What Eliza and Jake did next: Learning beyond access to HE art and design?

Broadhead, Samantha ORCID logoORCID: https://orcid.org/0000-0001-9469-1233 (2021) What Eliza and Jake did next: Learning beyond access to HE art and design? In: ADULT EDUCATION AS A RESOURCE FOR RESISTANCE AND TRANSFORMATION: VOICES, LEARNING EXPERIENCES, IDENTITIES OF STUDENT AND ADULT EDUCATORS. Faculty of Psychology and Education Sciences, University of Coimbra, Portugal; Centre for the Research on Adult Education and Community Intervention (CEAD), University of Algarve, Portugal; European Society for Research on the Education of Adults, Coimbra, Portugal, pp. 167-174. ISBN 978-86-80712-40-6

Abstract

This chapter considers the wider social impact an Access to Higher Education Diploma (AHED) has beyond those educational benefits gained by individual students. This is an example of an Access course, which are designed in the United Kingdom to give those older students without qualifications a means of going to university.

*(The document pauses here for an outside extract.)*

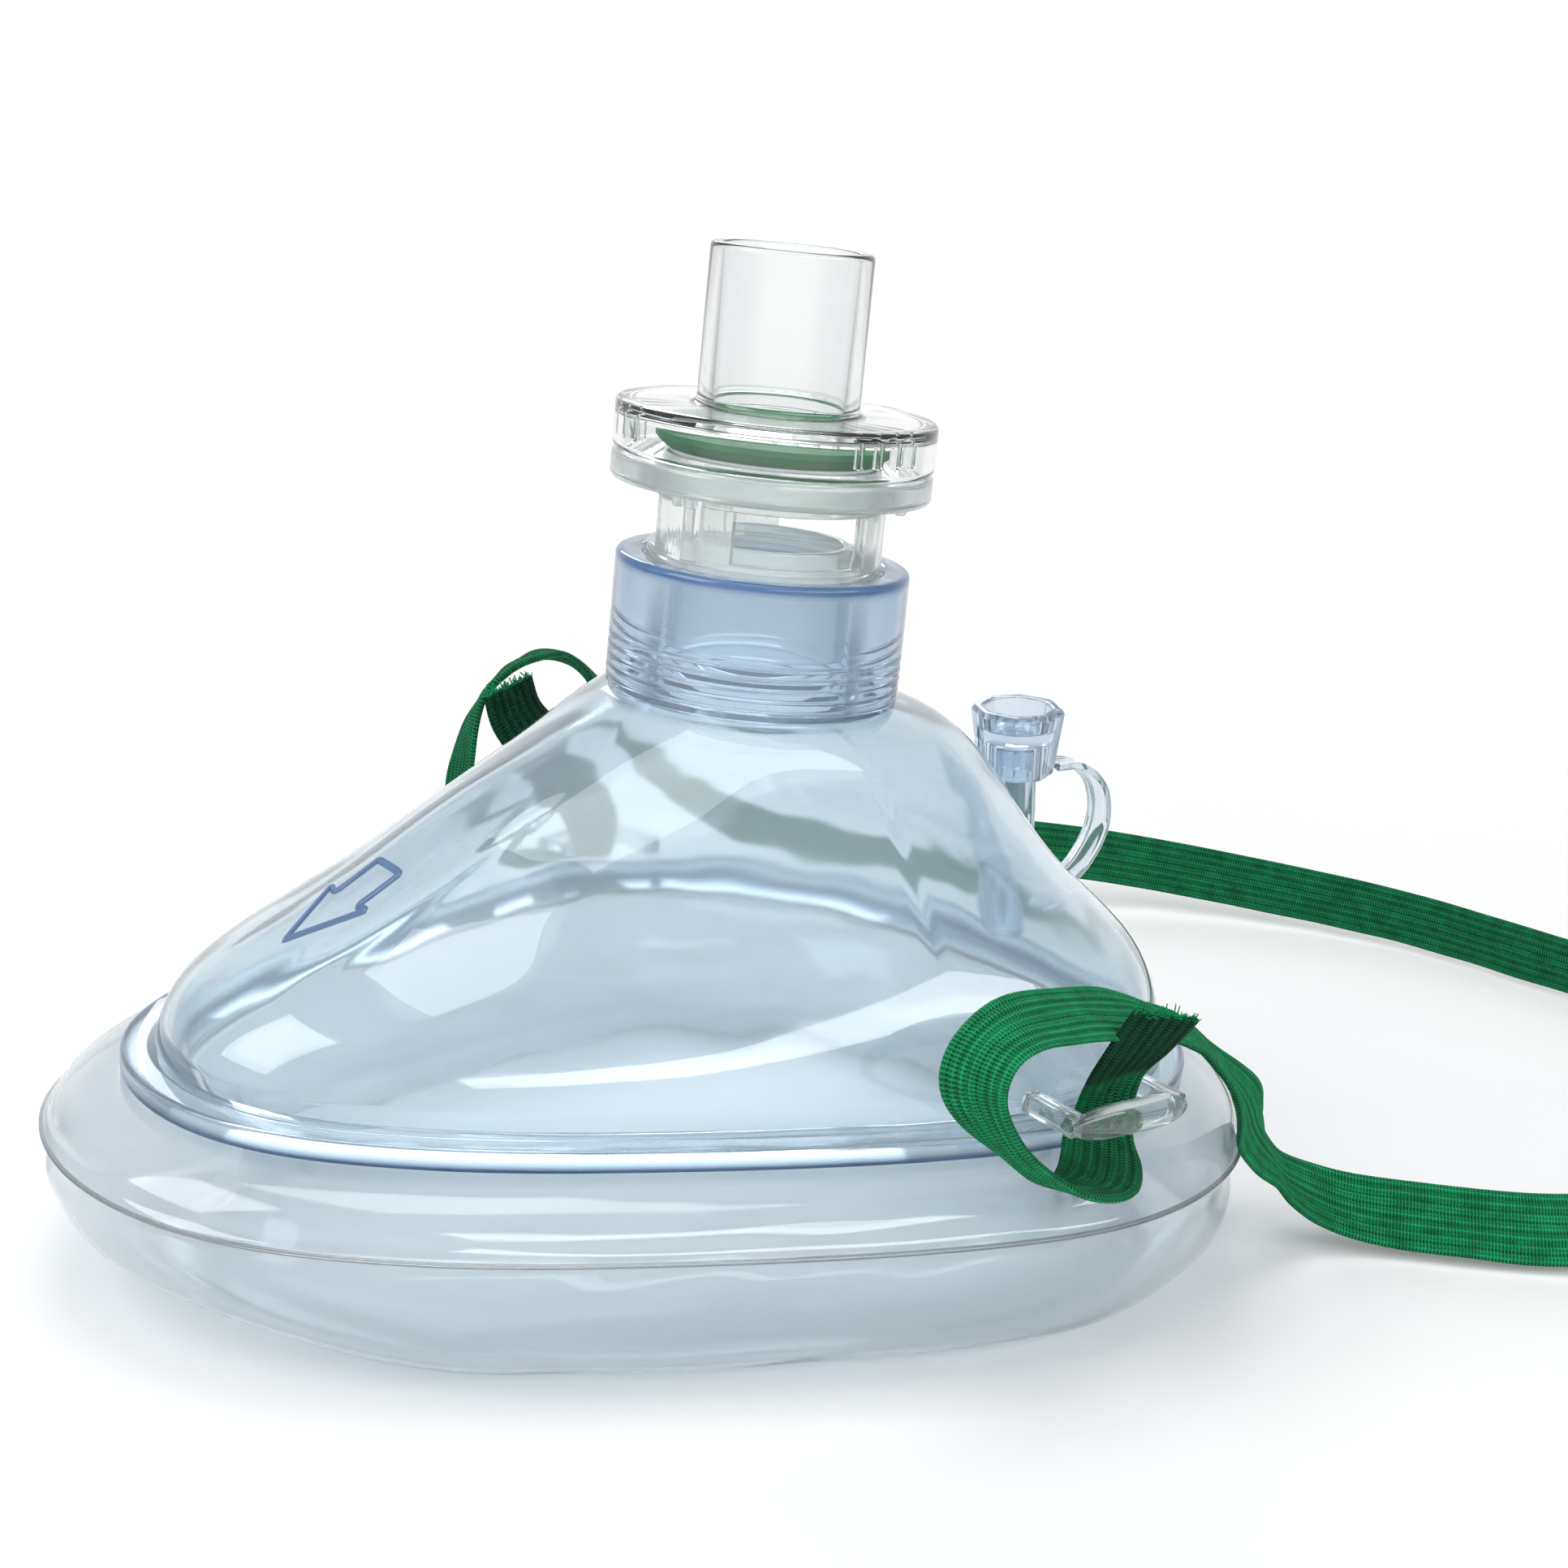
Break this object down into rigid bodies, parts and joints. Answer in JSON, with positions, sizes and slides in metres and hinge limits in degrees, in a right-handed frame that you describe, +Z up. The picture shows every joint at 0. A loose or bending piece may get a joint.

It is argued that the altruistic motives of some of the students extend the sphere of influence of their education beyond themselves and their immediate families to other communities. In relation to the ‘possibility of hope’ within adult education as advocated by Raymond Williams (1989) it can be seen that the students aimed to share their skills and knowledge gleaned from their learning experiences that included their AHED course. It also appeared that they chose to undertake this activity on the margins of mainstream education.